## Material
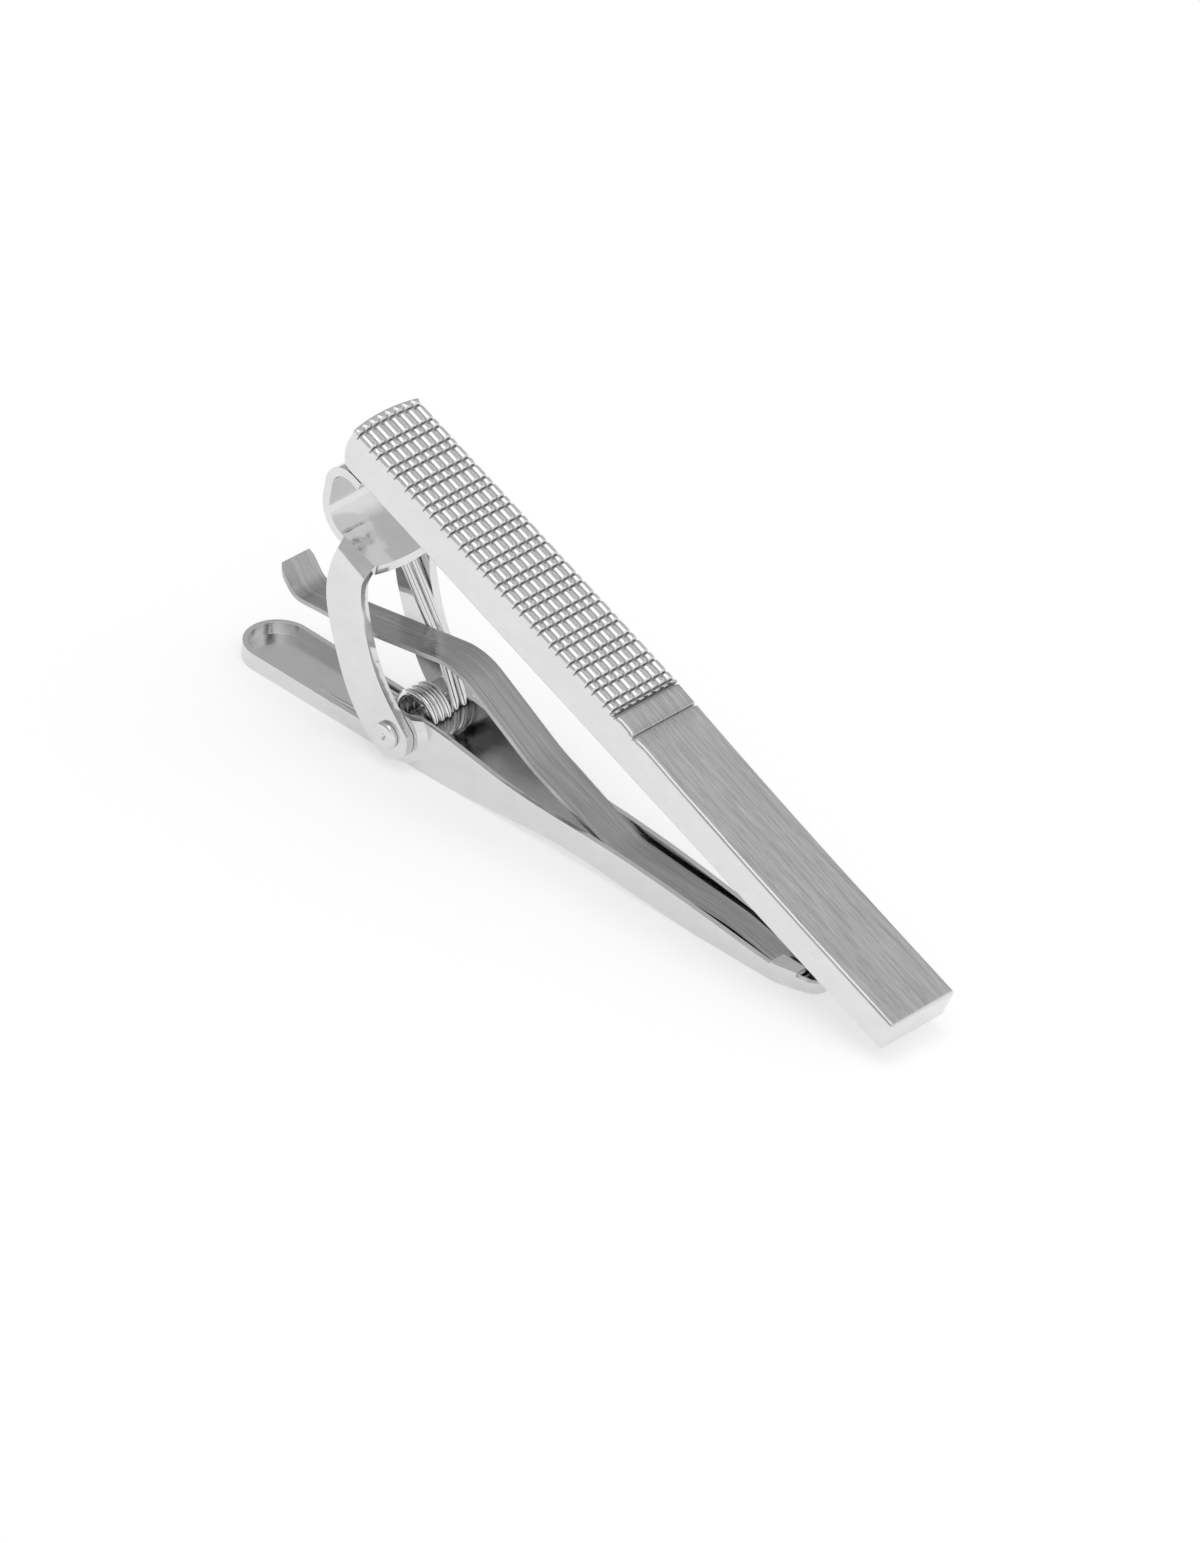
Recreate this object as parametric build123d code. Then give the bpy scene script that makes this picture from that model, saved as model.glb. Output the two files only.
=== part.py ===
from build123d import *
import os
from math import cos, radians, sin

# A hinged tie clip, in millimetres, +Z up. It rests on the flat underside of its back channel. The origin is on that
# surface, straight under the hinge pin. +X runs towards the nose of the clip and Y runs across it, so that the clip is
# the same on both sides of Y = 0, apart from its spring.

# Front bar
BAR_LENGTH = 58.0
BAR_WIDTH = 6.3
BAR_REAR_HEIGHT = 3.5
BAR_FRONT_HEIGHT = 2.7
BAR_PITCH = 21.35  # degrees that the bar points down towards the nose
BAR_CORNER_X = -5.25  # rear end of the bar's flat underside
BAR_CORNER_Z = 21.69
REAR_BULGE = 1.6  # how far the rounded rear end stands behind that point
TEXTURE_END = 26.6  # along the bar, from that point
BAND_WIDTH = 2.0
GROOVE_WIDTH = 0.3
GROOVE_DEPTH = 0.2
BAR_EDGE = 0.25

# Hinge
PIVOT_Z = 2.65
PIN_RADIUS = 0.7
RUNNING_FIT = 0.03
HEAD_RADIUS = 1.05
HEAD_HEIGHT = 0.4
DIMPLE_RADIUS = 0.3

# Yoke, one strip of folded sheet
YOKE_SHEET = 0.7
YOKE_HALF_WIDTH = 3.75
BRIDGE_HALF_WIDTH = 3.1
BRIDGE_SLOPE = 16.1  # degrees
BRIDGE_TOP_AT_X0 = 14.55
TAB_LENGTH = 9.0
TAB_HALF_WIDTH = 2.35
SOLDER_GAP = 0.08
CURL_HIGH_CORNER = -1.63  # along the bar's underside, where the tab would meet the curl with no bend
CURL_LOW_CORNER = -7.98  # along the bridge, where it would meet the curl with no bend
CURL_RADIUS_HIGH = 1.25
CURL_RADIUS_LOW = 2.15
BRIDGE_END = -1.6
BRIDGE_REAR = (-5.88, 16.25)  # X and Z of the bridge's rear and front corners, where the arms fold down
BRIDGE_FRONT = (-2.66, 15.32)
BRIDGE_BOW_X = -2.3  # how far forward the bridge's front edge bows in the middle
FOLD_LOW = (-4.7, 14.27)  # X and Z of a point where the fold's facet meets the arm
ARM_REAR = [(-6.11, 15.08), (-6.7, 12.4), (-5.52, 7.24), (-3.66, 3.55)]  # X and Z down the arm's rear edge
ARM_FRONT = [(0.95, 4.2), (-1.3, 6.83), (-2.86, 10.55), (-3.3, 13.45)]  # up its front edge
EYE_REAR = (-1.5, 1.4)  # the arm's round end, from rear to front
EYE_FOOT = (0.9, 0.92)
EYE_FRONT = (1.83, 3.32)
TAB_TRIM_START = 0.8  # along the bar, where the tab becomes narrower than the bridge

# Back channel, one pressed sheet
CHANNEL_SHEET = 0.4
TAIL_RADIUS = 2.65
TAIL_CENTRE_X = -14.7
WAIST_X = -2.0
WAIST_RADIUS = 2.57
SHOULDER_X = 35.8
SHOULDER_RADIUS = 1.7
NOSE_CENTRE_X = 38.3
NOSE_RADIUS = 1.1
TAIL_RIM = 1.35
TOWER_RIM = 4.4
NOSE_RIM = 1.45
ARCH = 0.75  # height of the hollow under the channel's front half
BOSS_FACE = 3.02
BOSS_FOOT_RADIUS = 2.95
BOSS_TOP_RADIUS = 2.35

# Grip leaf
LEAF_SHEET = 0.38
LEAF_HALF_WIDTH = 1.55
LEAF_NOSE_HALF_WIDTH = 0.92
LEAF_LIP_CORNER = 0.8
LEAF_LIP_X = -13.8
LEAF_TAPER_X = 14.0  # from here the leaf narrows towards the nose
LEAF_NOSE_X = 38.0
LEAF_PATH = [  # X and Z of the corners of the leaf's upper side, from lip to nose
    (-13.5, 9.3),
    (-11.9, 7.42),
    (-7.5, 7.72),
    (4.1, 9.72),
    (12.0, 5.3),
    (20.0, 2.2),
    (31.0, 1.75),
    (35.2, 1.0),
    (37.2, 1.0),
]
LEAF_BENDS = [1.4, 8, 5.5, 12, 6, 14, 5]

# Ears that hold the leaf down
EAR_X = 35.5
EAR_LENGTH = 2.1
EAR_TOP = 1.5
EAR_SHEET = 0.42
EAR_GAP = 0.35  # half the gap between the two ears

# Torsion spring
WIRE_RADIUS = 0.33
COIL_RADIUS = 1.92
COIL_CENTRE = (0.15, 2.85)  # X and Z: the coil hangs loosely round the pin
COIL_NEAR_Y = -1.2
COIL_TURNS = 3.25
HAIRPIN_COIL_Y = (0.95, 1.75)  # where the hairpin's two wires leave the coil
HAIRPIN_BEND_Z = 4.0
HAIRPIN_KNEE = (-0.95, 7.4)  # X and Z of the bend that carries the wires past the leaf
HAIRPIN_KNEE_Y = (1.96, 2.68)
HAIRPIN_TOP = (-5.75, 14.3)  # X and Z of the turn under the bridge
HAIRPIN_TOP_Y = (1.75, 2.6)
SPRING_LEG_END_X = -8.7
SPRING_LEG_END_Y = 1.8

FRONT = Plane.XZ  # drawing in the clip's side view, X across and Z up


def frame(x, z, pitch):
    """A side-view plane at x, z whose first axis points down by pitch degrees towards the nose."""
    turn = radians(pitch)
    return Plane(origin=(x, 0, z), x_dir=(cos(turn), 0, -sin(turn)), z_dir=(0, -1, 0))


BAR_FRAME = frame(BAR_CORNER_X, BAR_CORNER_Z, BAR_PITCH)
BRIDGE_FRAME = frame(0, BRIDGE_TOP_AT_X0, BRIDGE_SLOPE)


def across(face, half_width):
    """A side-view face made into a solid that is as wide on both sides of Y = 0."""
    return extrude(face, amount=half_width, both=True)


def lying_rod(x, z, radius, y_from, y_to):
    """A cylinder along Y."""
    base = Plane(origin=(x, y_from, z), x_dir=(1, 0, 0), z_dir=(0, 1, 0))
    return extrude(base * Circle(radius), amount=y_to - y_from)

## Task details
Tally the lines of the listing in which the word "that" occurs, and state the total alone.

## Solution to this exercise
9